Una scossa sull'8 marzo: "A sinistra donne elette grazie a favori sessuali"

L’accusa della deputata Pdl Rizzoli: "Non escludo che alcune si siano concesse ai loro capi. Èora di abolire questa festa"

Una scossa sull'8 marzo: 
"A sinistra donne elette  
grazie a favori sessuali"

Roma Nessun nome né casi spe­­cifici, ma «le voci ci sono» e ri­schiano di rovinare l’otto mar­zo più manicheo della storia re­pubblicana. Lo schema che vuole l’altra metà del cielo divi­sa a sua volta in due quarti, uno virtuoso e meritevole (le donne di sinistra) e l’altro corruttibile e amorale (quelle di centrode­stra), non è aderente alla realtà, neppure a quella del Parlamen­to. Perché se ci sono elette (o eletti) per meriti non politici si possono trovare anche a sini­stra. A rompere il ta­bù è stata Melania Rizzoli, medico, par­lamentare del Pdl e membro della Com­missione Affari So­ciali. Rispondendo a una domanda di Klaus Davi non ha escluso che ci possa­n­o essere parlamen­tari della sinistra elette dopo essersi concesse sessual­mente ai capi di par­tito.

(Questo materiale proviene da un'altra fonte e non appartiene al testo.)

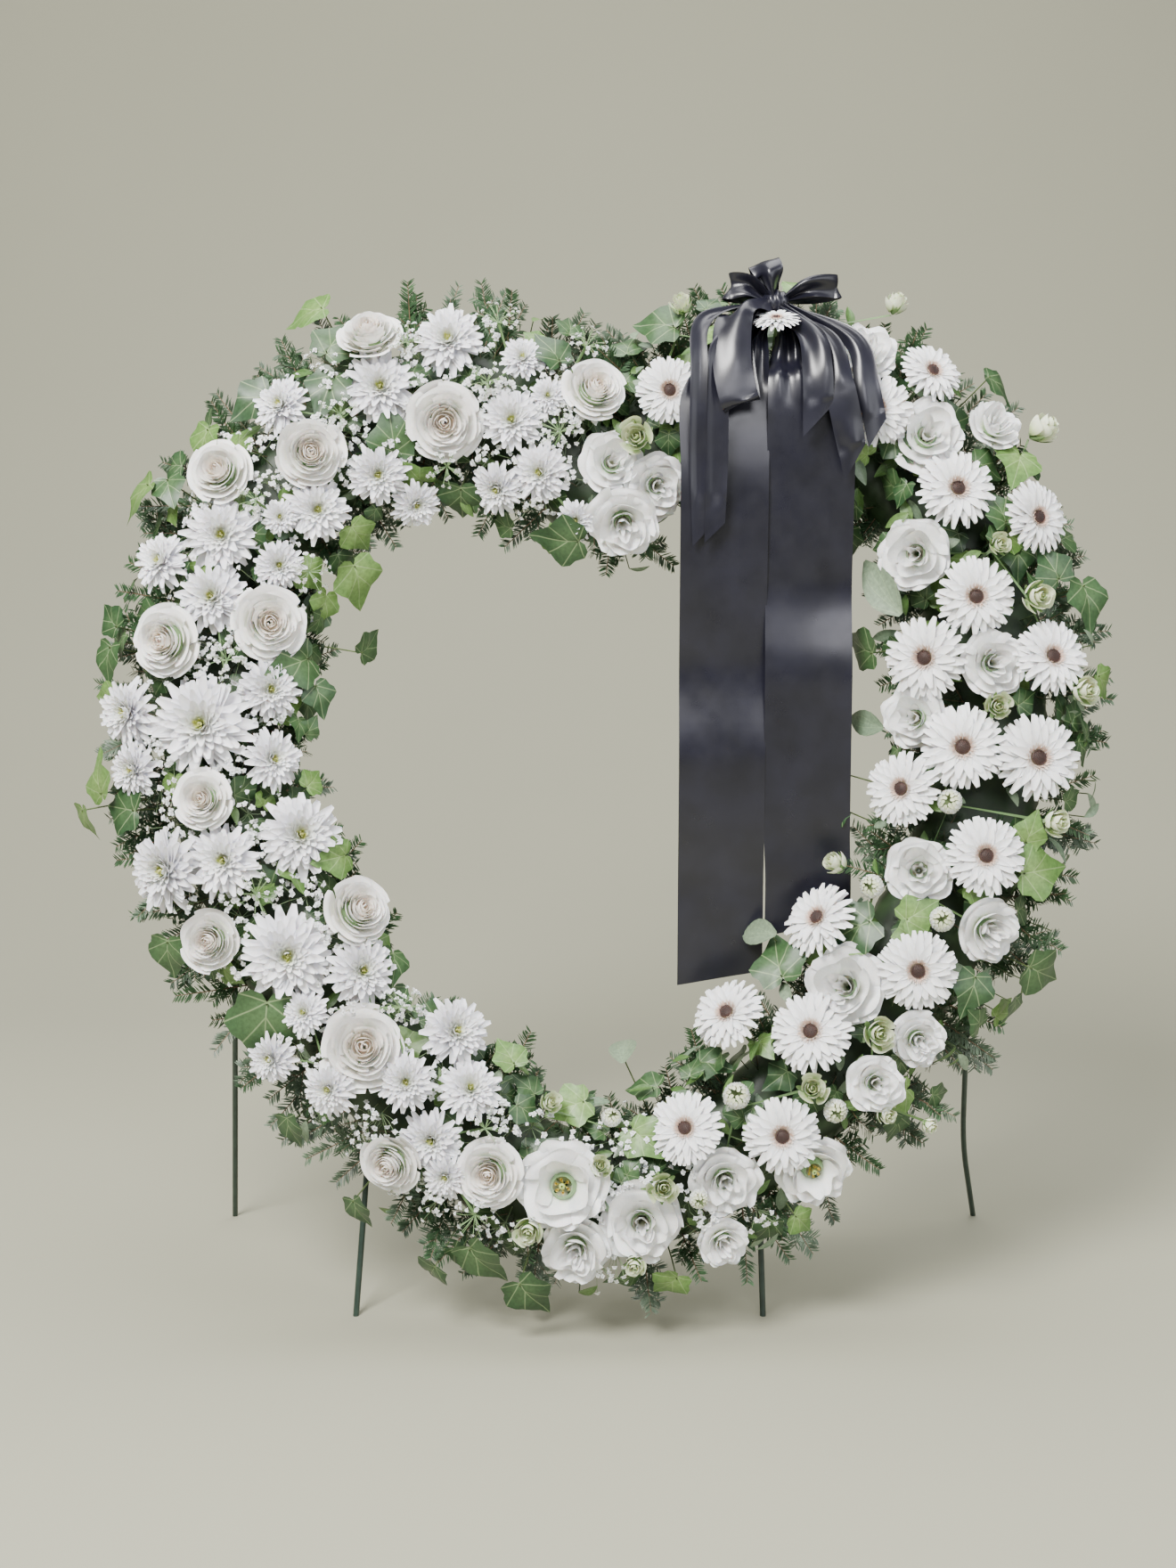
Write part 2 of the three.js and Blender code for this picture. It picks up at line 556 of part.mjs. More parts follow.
// A way for a stem from its foot to a neck, clear of every other node, with wider bends as the tries go on.
function wayClear(node, foot, neck, radius, tries) {
  for (let i = 0; i < tries; i++) {
    const away = 0.7 * i;
    const bend = foot.clone().lerp(neck, draw(0.25, 0.75));
    bend.add(vec(draw(-away, away), draw(-away, away), draw(-away, away)));
    const line = i === 0 ? [foot, neck] : [foot, bend, neck];
    if (!crosses(rod(line, radius + 0.8), node)) return line;
  }
  return null;
}

// The place in the foam at t, some share of the way out, where a stem stands.
function root(t, offset) {
  return between(t * STATIONS, THREE.MathUtils.clamp(offset, -42, 42), 24);
}

const STEM = 2.4;
const BRANCH = 1.9;
const sockets = [];
function bear({ node, place, bloom }, line, radius) {
  put(node, stemmed(bloom, place, line, radius, line[0].z < FOAM_DEEP ? radius : 0.8), false);
  if (line[0].z > FOAM_DEEP) return;
  const deeper = line[0].clone().add(line[0].clone().sub(line[1]).setLength(0.8));
  const turn = new THREE.Quaternion().setFromRotationMatrix(place);
  sockets.push(rod([deeper, ...line.slice(1)], radius + 1.1, 3, radius + 1.1, turn));
}

const numbered = (name, i) => `${name}_${String(i + 1).padStart(2, '0')}`;
const single = (name, kind, spots) => spots.map((spot, i) => settle(numbered(name, i), kind, spot));
const singles = [
  settle(numbered('gerbera', GERBERAS.length), 'gerbera', BOW_GERBERA, vec(0, 0.85, 0.5)),
  ...single('rose', 'rose', ROSES),
  ...single('gerbera', 'gerbera', GERBERAS),
];

// Sprays: the heads of a side of the heart, in turn round it, shared among so many branching stems.
function sprays(name, spots, count) {
  const along = ([, [x, y]]) => nearest(...fromPhoto(x, y)).t;
  const sorted = spots.slice().sort((a, b) => along(a) - along(b));
  const share = (i) => Math.round((i * sorted.length) / count);
  return Array.from({ length: count }, (_, i) => {
    const node = `${name}_${i + 1}`;
    return sorted.slice(share(i), share(i + 1)).map(([kind, spot]) => settle(node, kind, spot));
  });
}
const tagged = (kind, list) => list.map((spot) => [kind, spot]);
const bunches = [
  ...sprays('chrysanthemum_spray', [...tagged('mum', MUMS), ...tagged('gypsophila', GYPSOPHILA)], 8),
  ...sprays('lisianthus_spray', [
    ...tagged('lisianthus', LISIANTHUS), ...tagged('bud', BUDS), ...tagged('santini', SANTINI)], 6),
];

// A single flower stands on a stem of its own in the foam.
function plant(head, radius) {
  for (let i = 0; i < 60; i++) {
    const foot = root(head.here.t + draw(-0.0006, 0.0006) * i, head.here.offset * 0.45 + draw(-0.5, 0.5) * i);
    const line = wayClear(head.node, foot, head.neck, radius, 4 + i);
    if (line) {
      mark(head.node, rod(line, radius));
      bear(head, line, radius);
      return line;
    }
  }
  throw new Error(`no way for a stem of ${head.node}`);
}
for (const head of singles) plant(head, STEM);

// In a spray the head nearest its middle takes the stem, and each other branches off at the nearest clear spot.
for (const heads of bunches) {
  const centre = heads.reduce((sum, head) => sum.add(head.neck), vec(0, 0, 0)).divideScalar(heads.length);
  heads.sort((a, b) => a.neck.distanceTo(centre) - b.neck.distanceTo(centre));
  const { node } = heads[0];
  const lines = [plant(heads[0], STEM)];
  for (const head of heads.slice(1)) {
    const spots = lines.flatMap((line) => line.slice(1).flatMap((to, i) =>
      [0.3, 0.5, 0.7, 0.85].map((share) => line[i].clone().lerp(to, share))));
    const open = spots.filter((spot) => spot.z > 66)
      .sort((a, b) => a.distanceTo(head.neck) - b.distanceTo(head.neck));
    let line = null;
    const grown = wasm.Manifold.union(nodes.get(node));
    for (let i = 0; i < 600 && !line; i++) {
      line = wayClear(node, open[i % Math.min(open.length, 12)], head.neck, BRANCH, 1 + i / 8);
      if (line && rod(line, BRANCH, 3, 0.8).intersect(grown).volume() < 0.5) line = null;
    }
    if (!line) throw new Error(`no way for a branch of ${node}`);
    lines.push(line);
    mark(node, rod(line, BRANCH));
    bear(head, line, BRANCH);
  }
}

// The green bed: a shell of moss and short fir round the foam, in sectors, each with its sprays and leaves.
const SHELL = FOAM_HALF + 11;
const BED = [
  [SHELL, 4], [SHELL, 34], [FOAM_HALF - 8, 60], [8 - FOAM_HALF, 60], [-SHELL, 34], [-SHELL, 4],
  [-FOAM_HALF - 0.6, 4], [-FOAM_HALF - 0.6, FOAM_DEEP - 11.7], [FOAM_CHAMFER - FOAM_HALF - 0.3, FOAM_DEEP + 0.7],
  [FOAM_HALF - FOAM_CHAMFER + 0.3, FOAM_DEEP + 0.7], [FOAM_HALF + 0.6, FOAM_DEEP - 11.7], [FOAM_HALF + 0.6, 4],
];
const SPAN = STATIONS / SECTORS;
const sectorOf = (t) => `greens_${Math.floor(t * SECTORS) + 1}`;
for (let i = 0; i < SECTORS; i++) {
  const steps = Array.from({ length: SPAN + 1 }, (_, k) => i * SPAN + k);
  steps[0] += 0.008;
  steps[SPAN] -= 0.008;
  const bed = sweep(BED, steps, false, [1, 3]);
  const atNotch = i === 0 || i === SECTORS - 1;
  put(`greens_${i + 1}`, atNotch ? bed.trimByPlane([i ? 1 : -1, 0, 0], GAP) : bed);
}

// Lays fir from the bed outward or into the opening, swinging and shortening each spray until it is clear.
function fir(t, side, lift) {
  const node = sectorOf(t);
  for (let i = 0; i < 60; i++) {
    const outward = outwardAt(t).multiplyScalar(side);
    const foot = between(t * STATIONS, side * (SHELL - 5), 18);
    const slope = lift + draw(-0.02, 0.05) * i;
    const along = vec(-outward.y, outward.x, 0).multiplyScalar(draw(-0.45, 0.45));
    const way = outward.add(along).normalize().multiplyScalar(Math.cos(slope)).setZ(Math.sin(slope));
    const length = draw(84, 100) * (side > 0 ? 1 : 0.84) * (1 - 0.008 * i);
    const spray = laid(firSpray(length, 26, side > 0 ? 4 : 3), foot, way, vec(0, 0, 1));
    const tip = foot.clone().addScaledVector(way, length);
    if (roomHeight(tip) > FLOOR_CLEAR + 12 && !crosses(spray, node)) {
      put(node, spray);
      return;
    }
  }
}
const OUTER_FIR = 30;
const INNER_FIR = 10;
for (let i = 0; i < OUTER_FIR; i++) fir((i + 0.5) / OUTER_FIR + draw(-0.006, 0.006), 1, i % 2 ? 0.55 : 0.15);
for (let i = 0; i < INNER_FIR; i++) fir((i + 0.5) / INNER_FIR + draw(-0.006, 0.006), -1, 0.3);

// Ivy leaves lie among the blooms where the photo shows them, on stalks that stand in the bed.
function leaf([x, y, width, angle]) {
  const [u, v] = fromPhoto(x, y);
  const here = dome(u, v);
  const node = sectorOf(here.t);
  const inBed = Math.abs(here.offset) < FOAM_HALF;
  const out = inBed ? here.offset * 0.7 : Math.sign(here.offset) * 61;
  const foot = between(here.t * STATIONS, out, inBed ? 55.5 : 24);
  for (let i = 0; i < 400; i++) {
    const size = width * PHOTO.scale * (1 - 0.0008 * i);
    const at = vec(u + draw(-0.05, 0.05) * i, v + draw(-0.05, 0.05) * i, here.height + draw(-0.12, 0.1) * i);
    const normal = here.faces.clone().add(vec(draw(-0.25, 0.25), draw(-0.25, 0.25), 0)).normalize();
    const tip = vec(Math.cos(THREE.MathUtils.degToRad(angle)), Math.sin(THREE.MathUtils.degToRad(angle)), 0);
    const y1 = normal.clone().cross(tip).normalize();
    const place = new THREE.Matrix4().makeBasis(y1.clone().cross(normal), y1, normal).setPosition(at);
    const form = ivy(size);
    const neck = vec(0, 0, -form.neck).applyMatrix4(place);
    const bend = foot.clone().lerp(neck, 0.5);
    bend.add(vec(draw(-0.08, 0.08), draw(-0.08, 0.08), draw(-0.08, 0.08)).multiplyScalar(i));
    const made = stemmed(form, place, i < 30 ? [foot, neck] : [foot, bend, neck], 1.4, 0.9);
    if (!crosses(made, node)) {
      put(node, made);
      return;
    }
  }
}
IVY.forEach(leaf);

// Each stem stands in a plain hole of the bed and the foam.
for (const [node, list] of nodes) {
  if (/^foam|^greens/.test(node)) list[0] = list[0].subtract(wasm.Manifold.union(sockets));
}

const MATERIALS = [
  ['stand', COLOURS.stand, 0.45, 0.7], ['tray', COLOURS.tray, 0.5, 0], ['foam', COLOURS.foam, 0.95, 0],
  ['ribbon', COLOURS.satin, 0.35, 0], ['greens', COLOURS.greens, 0.8, 0], ['rose', COLOURS.rose, 0.7, 0],
  ['gerbera', COLOURS.gerbera, 0.7, 0], ['chrysanthemum', COLOURS.mum, 0.75, 0],
  ['lisianthus', COLOURS.lisianthus, 0.7, 0],
];
const group = new THREE.Group();
group.name = 'memorial_wreath';
const heart = new THREE.Group();
heart.name = 'leaning_heart';
heart.rotation.x = Math.PI / 2 - LEAN;
group.add(heart);
for (const [node, list] of nodes) {
  const joined = wasm.Manifold.union(list).asOriginal().simplify(SLIVER);
  const whole = joined.decompose().sort((a, b) => b.volume() - a.volume())[0];
  const mesh = whole.getMesh();
  const geometry = new THREE.BufferGeometry();
  geometry.setAttribute('position', new THREE.BufferAttribute(new Float32Array(mesh.vertProperties), 3));
  geometry.setIndex(new THREE.BufferAttribute(new Uint32Array(mesh.triVerts), 1));
  geometry.computeVertexNormals();
  const [, color, roughness, metalness] = MATERIALS.find(([start]) => node.startsWith(start));
  const material = new THREE.MeshStandardMaterial({ color, roughness, metalness, flatShading: true });
  const part = new THREE.Mesh(geometry, material);
  part.name = node;
  heart.add(part);
}

// The origin is the middle of the footprint, on the floor.
group.updateMatrixWorld(true);
const extent = new THREE.Box3().setFromObject(group, true);
const centre = extent.getCenter(new THREE.Vector3());
group.position.set(-centre.x, -centre.y, -extent.min.z);
group.updateMatrixWorld(true);

export default group;
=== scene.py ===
"""The looks of the heart-shaped memorial wreath: petals, needles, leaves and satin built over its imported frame.

Sizes inside the heart are millimetres in its own leaning frame: u to the right, v up along the heart, n out of
its front. row() turns such points into the row frame in metres.
"""

import math

import bpy
import numpy as np
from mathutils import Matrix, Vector


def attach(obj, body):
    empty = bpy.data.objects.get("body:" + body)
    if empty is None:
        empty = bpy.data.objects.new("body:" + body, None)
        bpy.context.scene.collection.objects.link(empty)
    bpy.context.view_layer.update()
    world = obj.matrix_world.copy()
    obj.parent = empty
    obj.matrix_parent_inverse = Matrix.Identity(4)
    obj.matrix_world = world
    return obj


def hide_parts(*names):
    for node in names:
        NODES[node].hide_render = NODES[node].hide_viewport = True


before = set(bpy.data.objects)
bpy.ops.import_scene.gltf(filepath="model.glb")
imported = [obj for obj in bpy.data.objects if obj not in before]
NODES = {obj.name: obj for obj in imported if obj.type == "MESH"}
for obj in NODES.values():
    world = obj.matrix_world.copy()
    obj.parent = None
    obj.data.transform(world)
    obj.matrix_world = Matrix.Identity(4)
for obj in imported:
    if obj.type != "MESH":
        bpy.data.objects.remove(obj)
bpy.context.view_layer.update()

# ---------------------------------------------------------------- dimensions, as in the solids
LEAN = math.radians(12)
FOAM_HALF = 55.0
FOAM_DEEP = 50.0
TRAY_THICK = 3.6
TRAY_RIM = 4.0
GAP = 0.4
ROD = 3.5
BAND_HALF = 150.0
DOME_EDGE = 48.0
DOME_TOP = 124.0
RIBBON_WIDE = 97.0
HALF_HEART = [
    [0, 956], [69, 1011], [147, 1044], [245, 1036], [338, 973], [407, 875], [438, 762],
    [439, 649], [410, 527], [343, 399], [245, 282], [127, 189], [0, 144],
]
PHOTO_AXIS, PHOTO_MIDDLE, MIDDLE_UP, PHOTO_SCALE = 680, 880, 605, 0.98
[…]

Ci sono «depu­tate e deputati - ha spiegato - che non hanno un curri­culum politico che giustifichi la loro presenza in Parla­mento. Ci sono evi­dentemente altri motivi». La princi­pale accusa che le opposizioni rivolgano al centro­­destra, insomma, si potrebbe ri­baltare e applicare al centrosi­nistra. Come se non bastasse, a Klau­scondicio , Rizzoli ha preso di mira anche la festa della don­na. «L’8 marzo andrebbe aboli­to e cancellato dal calendario come festa delle donne. Una commemorazione che io perso­nalmente non ho mai fe­steggia­to perché frutto di una distinzio­ne di genere. È una festa supera­ta, istituita nel 1908 in seguito all’incendio che colpì una fabbrica di camicie dove lavoravano nume­rose donne. Fu proclamata per re­golamentare e migliorare il lavoro femminile. Oggi non ha più senso, rappresenta una forma discrimina­zio­ne e pone una distanza tra uomi­ni e donne. È una commemorazio­ne inutile, che non aiuta a migliora­re la condizione del lavoro femmi­nile.

Se ci deve essere una festa del­la donna, allora si istituisca anche una festa dell’uomo». Tesi che, in linea di principio, non contraddice nessuna rivendi­cazione femminista, ma tocca un simbolo difficile da mettere in di­scussione. Una data sul­la quale, quest’anno, la sinistra punta molto e in­tende trasformare in un’occasione di lotta contro il governo. In agenda c’è la consegna delle firme Pd contro Sil­vio Berlusconi e i cortei separati a causa della presenza delle donne di Fli, non gradita a tutte le militanti rosa. Altro che abolizione. Per Barbara Pollastrini, deputata Pd ed ex mini­stro, l’otto marzo do­vrebbe diventare «un giorno festivo vero». Le donne sono «le più pena­­lizzate nel lavoro, nelle carriere, nella scelta di maternità, nel carico di impegni». Poi «questa volta», sottolinea Polla­strini, «c’è una ragione in più per festeggiare: siamo in tantissime a rialzare la testa e a battagliare, so­no mimose di lotta».

Insomma la festa non può che avere il marchio di «Se non ora quando», la manife­stazione della sinistra contro il go­verno.

E poco importa se questa co­l­oritura terrà fuori almeno i due ter­zi del genere femminile. Importa ancora meno che in Parlamento le voci sulle candidature per meriti di letto lambiscano anche la sinistra. Le appartenenze politiche, in que­sto otto marzo, pesano più dei legit­timi interessi di genere.